:: DATA PROVIDED ::
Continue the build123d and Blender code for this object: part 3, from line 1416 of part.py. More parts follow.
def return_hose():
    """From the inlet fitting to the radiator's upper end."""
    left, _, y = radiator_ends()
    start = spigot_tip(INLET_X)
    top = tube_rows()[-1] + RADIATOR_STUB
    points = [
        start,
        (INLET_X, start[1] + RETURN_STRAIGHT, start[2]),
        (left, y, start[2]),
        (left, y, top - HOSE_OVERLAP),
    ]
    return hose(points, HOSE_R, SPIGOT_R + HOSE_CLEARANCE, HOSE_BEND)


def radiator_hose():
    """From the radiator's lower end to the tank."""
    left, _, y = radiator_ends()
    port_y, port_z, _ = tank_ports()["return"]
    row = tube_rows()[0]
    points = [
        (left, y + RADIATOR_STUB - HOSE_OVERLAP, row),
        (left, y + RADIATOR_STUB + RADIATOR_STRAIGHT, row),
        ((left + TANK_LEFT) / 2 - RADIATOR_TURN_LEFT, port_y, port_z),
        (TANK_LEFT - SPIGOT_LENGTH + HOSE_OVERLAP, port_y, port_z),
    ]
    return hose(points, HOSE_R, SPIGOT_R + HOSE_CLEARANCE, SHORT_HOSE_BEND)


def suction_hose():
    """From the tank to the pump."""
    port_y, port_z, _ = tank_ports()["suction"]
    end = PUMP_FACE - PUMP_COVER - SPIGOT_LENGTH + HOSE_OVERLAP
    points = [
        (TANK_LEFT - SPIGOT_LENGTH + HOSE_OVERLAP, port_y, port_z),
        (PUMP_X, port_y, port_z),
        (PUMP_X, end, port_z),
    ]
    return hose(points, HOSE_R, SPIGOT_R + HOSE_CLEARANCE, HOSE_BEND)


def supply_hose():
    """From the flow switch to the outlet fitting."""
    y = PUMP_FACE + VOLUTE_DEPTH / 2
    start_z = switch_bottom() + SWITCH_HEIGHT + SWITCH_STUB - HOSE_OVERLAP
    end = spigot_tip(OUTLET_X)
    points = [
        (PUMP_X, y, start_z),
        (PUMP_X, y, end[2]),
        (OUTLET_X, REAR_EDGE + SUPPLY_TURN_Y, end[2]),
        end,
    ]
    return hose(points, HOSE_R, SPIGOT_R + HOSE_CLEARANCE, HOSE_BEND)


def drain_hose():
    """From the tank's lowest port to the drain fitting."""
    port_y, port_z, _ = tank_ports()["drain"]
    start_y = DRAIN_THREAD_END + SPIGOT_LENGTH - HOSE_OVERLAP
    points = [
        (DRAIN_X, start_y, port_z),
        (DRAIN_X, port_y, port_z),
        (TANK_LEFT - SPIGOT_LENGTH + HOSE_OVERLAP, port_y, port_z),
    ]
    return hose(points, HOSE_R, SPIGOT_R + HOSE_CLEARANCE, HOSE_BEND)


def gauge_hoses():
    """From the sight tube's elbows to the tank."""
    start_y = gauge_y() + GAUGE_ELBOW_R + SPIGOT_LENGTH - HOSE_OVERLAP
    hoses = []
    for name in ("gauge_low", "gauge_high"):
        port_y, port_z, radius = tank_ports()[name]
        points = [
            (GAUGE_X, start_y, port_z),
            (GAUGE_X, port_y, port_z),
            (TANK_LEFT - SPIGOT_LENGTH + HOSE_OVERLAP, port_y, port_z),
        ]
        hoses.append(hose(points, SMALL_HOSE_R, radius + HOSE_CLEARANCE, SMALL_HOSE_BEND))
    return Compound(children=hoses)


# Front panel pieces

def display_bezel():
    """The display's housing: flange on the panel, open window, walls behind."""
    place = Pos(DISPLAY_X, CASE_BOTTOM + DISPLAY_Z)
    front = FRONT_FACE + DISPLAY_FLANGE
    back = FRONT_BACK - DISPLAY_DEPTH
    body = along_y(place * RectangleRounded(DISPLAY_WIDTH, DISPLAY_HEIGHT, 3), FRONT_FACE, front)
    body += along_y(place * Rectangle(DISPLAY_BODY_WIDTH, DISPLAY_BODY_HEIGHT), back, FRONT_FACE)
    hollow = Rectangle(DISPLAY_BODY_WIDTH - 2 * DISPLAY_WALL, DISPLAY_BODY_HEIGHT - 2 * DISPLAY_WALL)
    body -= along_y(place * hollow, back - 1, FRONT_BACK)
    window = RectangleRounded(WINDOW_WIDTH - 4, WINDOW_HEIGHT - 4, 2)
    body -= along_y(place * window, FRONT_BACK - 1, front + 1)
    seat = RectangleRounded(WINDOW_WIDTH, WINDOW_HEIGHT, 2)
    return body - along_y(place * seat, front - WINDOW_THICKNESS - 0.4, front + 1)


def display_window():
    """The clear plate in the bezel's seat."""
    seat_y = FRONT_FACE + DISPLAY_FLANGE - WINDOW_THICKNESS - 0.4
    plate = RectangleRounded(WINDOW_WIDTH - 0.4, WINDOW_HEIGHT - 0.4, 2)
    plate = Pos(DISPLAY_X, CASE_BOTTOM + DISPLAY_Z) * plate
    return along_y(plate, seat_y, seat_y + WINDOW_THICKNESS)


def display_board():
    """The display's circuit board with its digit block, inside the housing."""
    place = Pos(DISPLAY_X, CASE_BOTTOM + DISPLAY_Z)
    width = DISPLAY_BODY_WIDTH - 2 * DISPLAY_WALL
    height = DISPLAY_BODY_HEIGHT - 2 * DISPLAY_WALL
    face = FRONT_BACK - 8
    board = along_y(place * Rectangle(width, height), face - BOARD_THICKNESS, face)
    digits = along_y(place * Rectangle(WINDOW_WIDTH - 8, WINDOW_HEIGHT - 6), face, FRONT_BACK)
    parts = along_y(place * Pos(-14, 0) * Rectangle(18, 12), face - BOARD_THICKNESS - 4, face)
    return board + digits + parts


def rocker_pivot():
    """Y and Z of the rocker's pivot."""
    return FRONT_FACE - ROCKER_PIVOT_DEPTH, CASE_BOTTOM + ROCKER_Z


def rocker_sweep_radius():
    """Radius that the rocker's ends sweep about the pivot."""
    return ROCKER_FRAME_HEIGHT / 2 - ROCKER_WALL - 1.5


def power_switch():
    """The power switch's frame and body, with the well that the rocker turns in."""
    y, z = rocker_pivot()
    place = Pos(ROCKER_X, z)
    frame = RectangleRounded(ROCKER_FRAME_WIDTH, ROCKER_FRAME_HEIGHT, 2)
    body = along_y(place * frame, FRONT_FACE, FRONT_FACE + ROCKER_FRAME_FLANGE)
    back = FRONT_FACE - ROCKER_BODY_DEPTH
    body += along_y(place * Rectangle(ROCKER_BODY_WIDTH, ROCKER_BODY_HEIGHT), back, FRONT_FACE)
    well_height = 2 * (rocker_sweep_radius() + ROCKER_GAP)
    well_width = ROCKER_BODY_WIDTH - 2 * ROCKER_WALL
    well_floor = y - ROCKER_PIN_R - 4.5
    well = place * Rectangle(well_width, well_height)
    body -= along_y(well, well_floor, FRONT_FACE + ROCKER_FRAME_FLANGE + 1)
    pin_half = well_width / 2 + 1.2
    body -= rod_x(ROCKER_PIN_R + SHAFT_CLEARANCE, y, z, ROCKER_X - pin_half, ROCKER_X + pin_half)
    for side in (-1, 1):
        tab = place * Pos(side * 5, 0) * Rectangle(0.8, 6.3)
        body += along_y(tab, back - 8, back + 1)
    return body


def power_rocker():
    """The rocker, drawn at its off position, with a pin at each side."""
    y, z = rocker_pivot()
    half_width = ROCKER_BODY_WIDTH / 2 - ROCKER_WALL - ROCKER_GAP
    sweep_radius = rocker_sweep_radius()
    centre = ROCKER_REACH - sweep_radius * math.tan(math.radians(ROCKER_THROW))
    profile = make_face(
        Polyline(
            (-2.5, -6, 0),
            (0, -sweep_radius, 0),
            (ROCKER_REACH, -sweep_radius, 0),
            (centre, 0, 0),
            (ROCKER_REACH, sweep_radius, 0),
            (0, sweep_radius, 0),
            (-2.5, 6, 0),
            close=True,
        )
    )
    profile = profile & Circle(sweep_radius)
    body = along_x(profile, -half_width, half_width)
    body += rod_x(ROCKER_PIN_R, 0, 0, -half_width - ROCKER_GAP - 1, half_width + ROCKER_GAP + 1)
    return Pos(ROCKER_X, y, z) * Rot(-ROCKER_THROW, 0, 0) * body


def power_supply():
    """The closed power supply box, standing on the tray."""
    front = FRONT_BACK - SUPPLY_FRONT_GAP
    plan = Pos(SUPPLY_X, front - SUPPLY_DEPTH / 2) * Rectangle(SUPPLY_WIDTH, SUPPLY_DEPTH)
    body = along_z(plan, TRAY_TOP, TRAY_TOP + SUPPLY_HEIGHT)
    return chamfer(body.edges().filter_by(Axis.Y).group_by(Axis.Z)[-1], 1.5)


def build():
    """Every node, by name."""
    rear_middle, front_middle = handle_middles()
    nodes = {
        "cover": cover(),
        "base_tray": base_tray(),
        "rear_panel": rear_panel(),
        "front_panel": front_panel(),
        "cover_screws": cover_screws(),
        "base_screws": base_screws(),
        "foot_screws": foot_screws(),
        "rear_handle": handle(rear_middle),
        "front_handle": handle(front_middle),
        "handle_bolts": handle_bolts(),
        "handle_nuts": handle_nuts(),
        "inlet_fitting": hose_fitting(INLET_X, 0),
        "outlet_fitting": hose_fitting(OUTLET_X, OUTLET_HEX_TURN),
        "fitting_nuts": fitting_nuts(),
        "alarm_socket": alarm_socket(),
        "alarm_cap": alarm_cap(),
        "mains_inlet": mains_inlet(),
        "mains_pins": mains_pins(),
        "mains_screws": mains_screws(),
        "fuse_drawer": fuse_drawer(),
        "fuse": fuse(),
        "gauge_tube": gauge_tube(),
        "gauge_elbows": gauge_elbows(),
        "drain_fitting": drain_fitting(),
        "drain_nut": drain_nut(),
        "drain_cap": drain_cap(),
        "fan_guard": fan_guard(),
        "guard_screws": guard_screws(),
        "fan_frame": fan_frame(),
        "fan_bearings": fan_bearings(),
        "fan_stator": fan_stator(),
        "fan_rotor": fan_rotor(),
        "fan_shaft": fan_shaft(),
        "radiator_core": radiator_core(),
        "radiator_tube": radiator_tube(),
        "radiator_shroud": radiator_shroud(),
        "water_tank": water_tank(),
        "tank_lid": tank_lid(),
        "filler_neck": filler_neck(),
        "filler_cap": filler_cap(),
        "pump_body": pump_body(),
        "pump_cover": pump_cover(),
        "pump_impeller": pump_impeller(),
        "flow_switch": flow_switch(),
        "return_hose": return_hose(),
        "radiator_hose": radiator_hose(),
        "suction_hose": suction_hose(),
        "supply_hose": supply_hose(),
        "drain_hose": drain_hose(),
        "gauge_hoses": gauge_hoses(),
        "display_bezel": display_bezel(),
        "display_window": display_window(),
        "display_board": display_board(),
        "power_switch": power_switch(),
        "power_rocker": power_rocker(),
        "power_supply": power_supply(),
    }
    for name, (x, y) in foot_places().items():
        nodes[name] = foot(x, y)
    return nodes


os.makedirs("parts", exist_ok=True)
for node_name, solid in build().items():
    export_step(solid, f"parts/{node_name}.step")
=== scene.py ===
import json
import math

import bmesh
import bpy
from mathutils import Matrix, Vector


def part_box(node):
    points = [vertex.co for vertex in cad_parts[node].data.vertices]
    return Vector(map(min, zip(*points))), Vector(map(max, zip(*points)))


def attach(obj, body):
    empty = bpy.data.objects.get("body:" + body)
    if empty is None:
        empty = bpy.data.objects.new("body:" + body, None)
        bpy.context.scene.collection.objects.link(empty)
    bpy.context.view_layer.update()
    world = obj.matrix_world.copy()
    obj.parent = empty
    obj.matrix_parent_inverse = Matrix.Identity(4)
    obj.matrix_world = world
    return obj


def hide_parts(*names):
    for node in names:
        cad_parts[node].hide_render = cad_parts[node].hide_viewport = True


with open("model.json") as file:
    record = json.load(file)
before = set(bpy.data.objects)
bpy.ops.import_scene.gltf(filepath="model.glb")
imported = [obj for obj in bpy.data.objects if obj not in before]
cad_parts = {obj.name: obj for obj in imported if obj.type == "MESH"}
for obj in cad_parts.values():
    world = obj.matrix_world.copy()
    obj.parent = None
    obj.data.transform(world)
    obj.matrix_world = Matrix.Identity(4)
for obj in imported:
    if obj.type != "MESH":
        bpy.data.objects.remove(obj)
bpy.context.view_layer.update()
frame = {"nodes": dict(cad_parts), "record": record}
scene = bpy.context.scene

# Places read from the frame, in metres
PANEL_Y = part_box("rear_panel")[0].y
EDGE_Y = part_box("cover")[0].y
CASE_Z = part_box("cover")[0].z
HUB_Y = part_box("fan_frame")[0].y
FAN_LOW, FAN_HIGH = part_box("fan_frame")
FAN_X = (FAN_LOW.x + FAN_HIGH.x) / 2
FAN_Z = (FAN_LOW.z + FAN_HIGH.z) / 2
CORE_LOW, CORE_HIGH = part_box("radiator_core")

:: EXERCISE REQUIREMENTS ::
Give the number of lines where the string "json" occurs, without any further text.

:: CORRECT ANSWER ::
3